## TASK DETAILS
Reproduce all of the listing below without alteration.
========================================
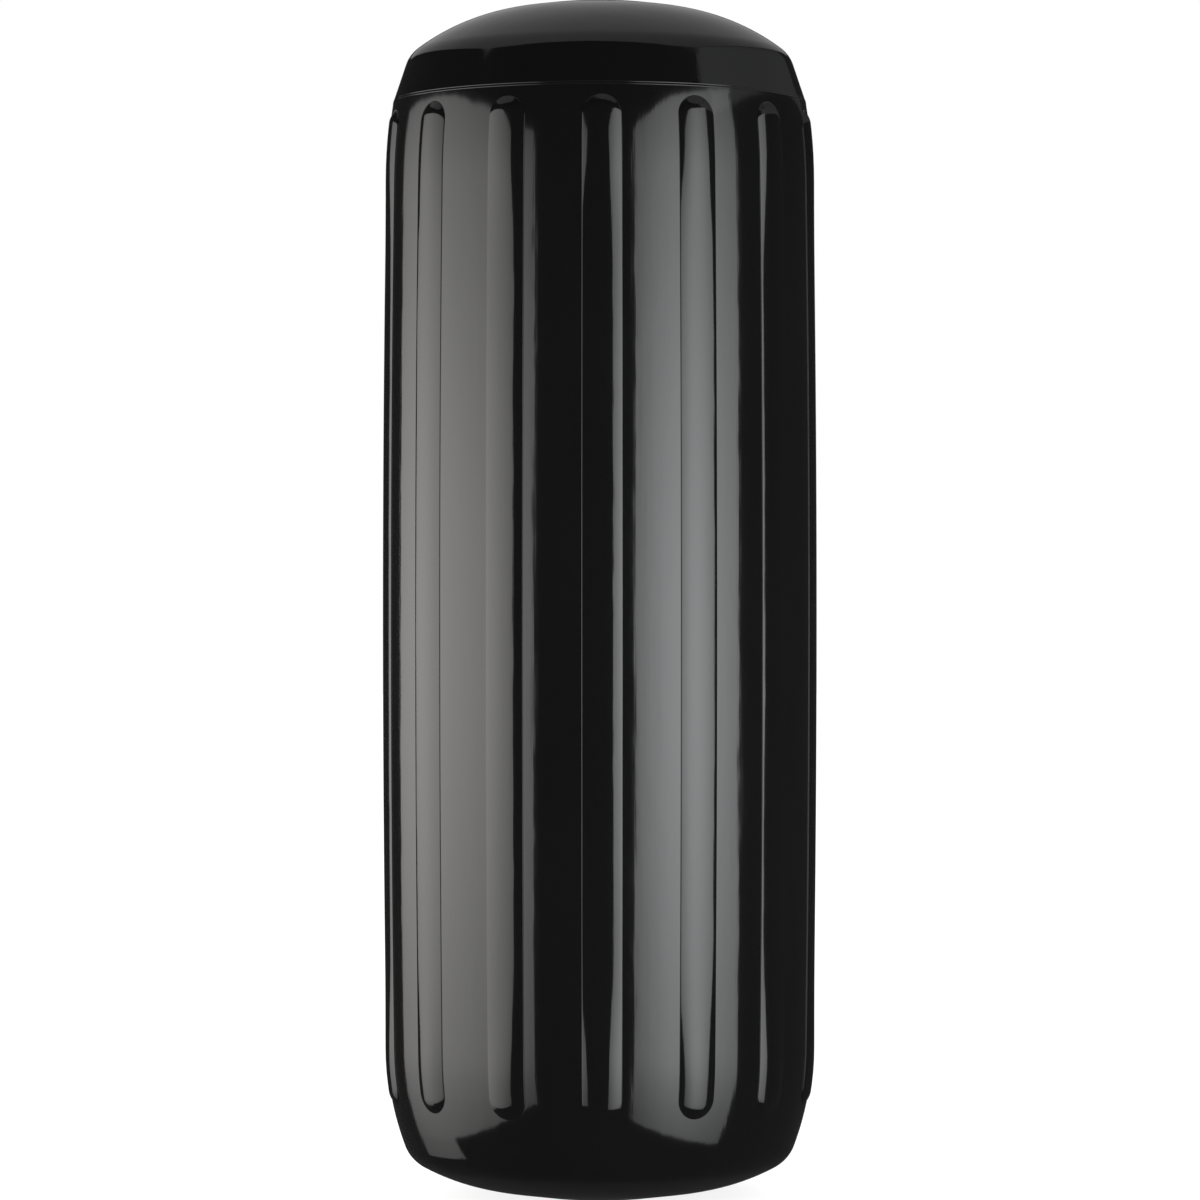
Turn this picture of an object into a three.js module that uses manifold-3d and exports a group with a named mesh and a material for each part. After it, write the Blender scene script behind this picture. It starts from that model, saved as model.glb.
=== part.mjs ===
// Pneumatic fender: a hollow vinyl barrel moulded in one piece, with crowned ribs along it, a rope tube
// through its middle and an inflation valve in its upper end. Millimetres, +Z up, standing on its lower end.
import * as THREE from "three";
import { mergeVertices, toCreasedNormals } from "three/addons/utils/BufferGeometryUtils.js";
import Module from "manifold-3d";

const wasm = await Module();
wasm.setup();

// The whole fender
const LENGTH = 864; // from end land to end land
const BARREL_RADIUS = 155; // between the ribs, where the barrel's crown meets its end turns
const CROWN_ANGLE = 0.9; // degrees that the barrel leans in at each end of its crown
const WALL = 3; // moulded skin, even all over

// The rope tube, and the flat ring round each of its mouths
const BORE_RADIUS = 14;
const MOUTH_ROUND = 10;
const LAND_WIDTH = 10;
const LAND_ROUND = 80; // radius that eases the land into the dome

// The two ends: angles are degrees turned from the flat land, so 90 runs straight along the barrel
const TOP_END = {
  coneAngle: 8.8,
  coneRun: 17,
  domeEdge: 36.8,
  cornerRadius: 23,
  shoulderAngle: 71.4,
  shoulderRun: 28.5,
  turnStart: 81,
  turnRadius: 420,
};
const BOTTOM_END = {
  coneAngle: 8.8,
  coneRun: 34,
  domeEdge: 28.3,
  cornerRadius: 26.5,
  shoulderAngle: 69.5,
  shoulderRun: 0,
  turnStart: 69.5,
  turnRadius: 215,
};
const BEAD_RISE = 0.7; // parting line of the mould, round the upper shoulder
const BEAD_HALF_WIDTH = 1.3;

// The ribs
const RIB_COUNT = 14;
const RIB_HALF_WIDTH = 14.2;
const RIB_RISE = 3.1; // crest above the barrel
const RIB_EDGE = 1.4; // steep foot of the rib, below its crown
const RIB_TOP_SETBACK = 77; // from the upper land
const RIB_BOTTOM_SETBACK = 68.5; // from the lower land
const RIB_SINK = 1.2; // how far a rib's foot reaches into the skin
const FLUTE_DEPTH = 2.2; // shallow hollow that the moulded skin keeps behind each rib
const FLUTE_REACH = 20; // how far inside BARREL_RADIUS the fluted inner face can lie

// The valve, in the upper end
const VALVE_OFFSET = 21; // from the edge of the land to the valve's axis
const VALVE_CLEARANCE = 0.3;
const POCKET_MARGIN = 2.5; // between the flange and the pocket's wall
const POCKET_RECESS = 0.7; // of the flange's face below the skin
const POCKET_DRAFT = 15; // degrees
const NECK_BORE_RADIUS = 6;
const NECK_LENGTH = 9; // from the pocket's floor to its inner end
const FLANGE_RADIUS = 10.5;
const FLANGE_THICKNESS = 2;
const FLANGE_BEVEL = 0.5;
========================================
## CORRECT RESPONSE
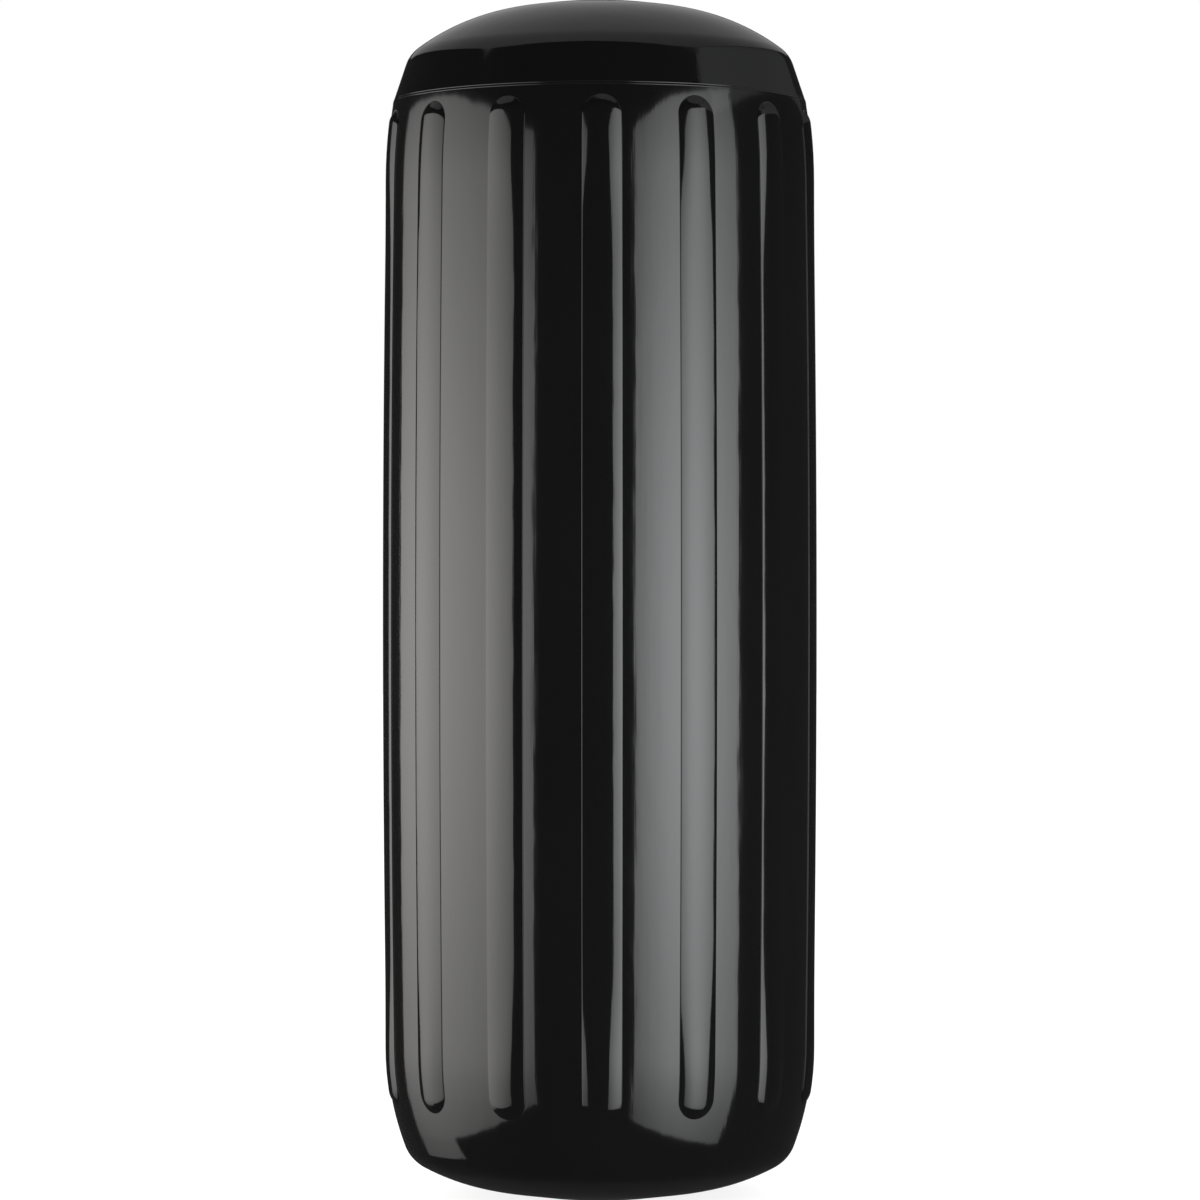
Turn this picture of an object into a three.js module that uses manifold-3d and exports a group with a named mesh and a material for each part. After it, write the Blender scene script behind this picture. It starts from that model, saved as model.glb.
=== part.mjs ===
// Pneumatic fender: a hollow vinyl barrel moulded in one piece, with crowned ribs along it, a rope tube
// through its middle and an inflation valve in its upper end. Millimetres, +Z up, standing on its lower end.
import * as THREE from "three";
import { mergeVertices, toCreasedNormals } from "three/addons/utils/BufferGeometryUtils.js";
import Module from "manifold-3d";

const wasm = await Module();
wasm.setup();

// The whole fender
const LENGTH = 864; // from end land to end land
const BARREL_RADIUS = 155; // between the ribs, where the barrel's crown meets its end turns
const CROWN_ANGLE = 0.9; // degrees that the barrel leans in at each end of its crown
const WALL = 3; // moulded skin, even all over

// The rope tube, and the flat ring round each of its mouths
const BORE_RADIUS = 14;
const MOUTH_ROUND = 10;
const LAND_WIDTH = 10;
const LAND_ROUND = 80; // radius that eases the land into the dome

// The two ends: angles are degrees turned from the flat land, so 90 runs straight along the barrel
const TOP_END = {
  coneAngle: 8.8,
  coneRun: 17,
  domeEdge: 36.8,
  cornerRadius: 23,
  shoulderAngle: 71.4,
  shoulderRun: 28.5,
  turnStart: 81,
  turnRadius: 420,
};
const BOTTOM_END = {
  coneAngle: 8.8,
  coneRun: 34,
  domeEdge: 28.3,
  cornerRadius: 26.5,
  shoulderAngle: 69.5,
  shoulderRun: 0,
  turnStart: 69.5,
  turnRadius: 215,
};
const BEAD_RISE = 0.7; // parting line of the mould, round the upper shoulder
const BEAD_HALF_WIDTH = 1.3;

// The ribs
const RIB_COUNT = 14;
const RIB_HALF_WIDTH = 14.2;
const RIB_RISE = 3.1; // crest above the barrel
const RIB_EDGE = 1.4; // steep foot of the rib, below its crown
const RIB_TOP_SETBACK = 77; // from the upper land
const RIB_BOTTOM_SETBACK = 68.5; // from the lower land
const RIB_SINK = 1.2; // how far a rib's foot reaches into the skin
const FLUTE_DEPTH = 2.2; // shallow hollow that the moulded skin keeps behind each rib
const FLUTE_REACH = 20; // how far inside BARREL_RADIUS the fluted inner face can lie

// The valve, in the upper end
const VALVE_OFFSET = 21; // from the edge of the land to the valve's axis
const VALVE_CLEARANCE = 0.3;
const POCKET_MARGIN = 2.5; // between the flange and the pocket's wall
const POCKET_RECESS = 0.7; // of the flange's face below the skin
const POCKET_DRAFT = 15; // degrees
const NECK_BORE_RADIUS = 6;
const NECK_LENGTH = 9; // from the pocket's floor to its inner end
const FLANGE_RADIUS = 10.5;
const FLANGE_THICKNESS = 2;
const FLANGE_BEVEL = 0.5;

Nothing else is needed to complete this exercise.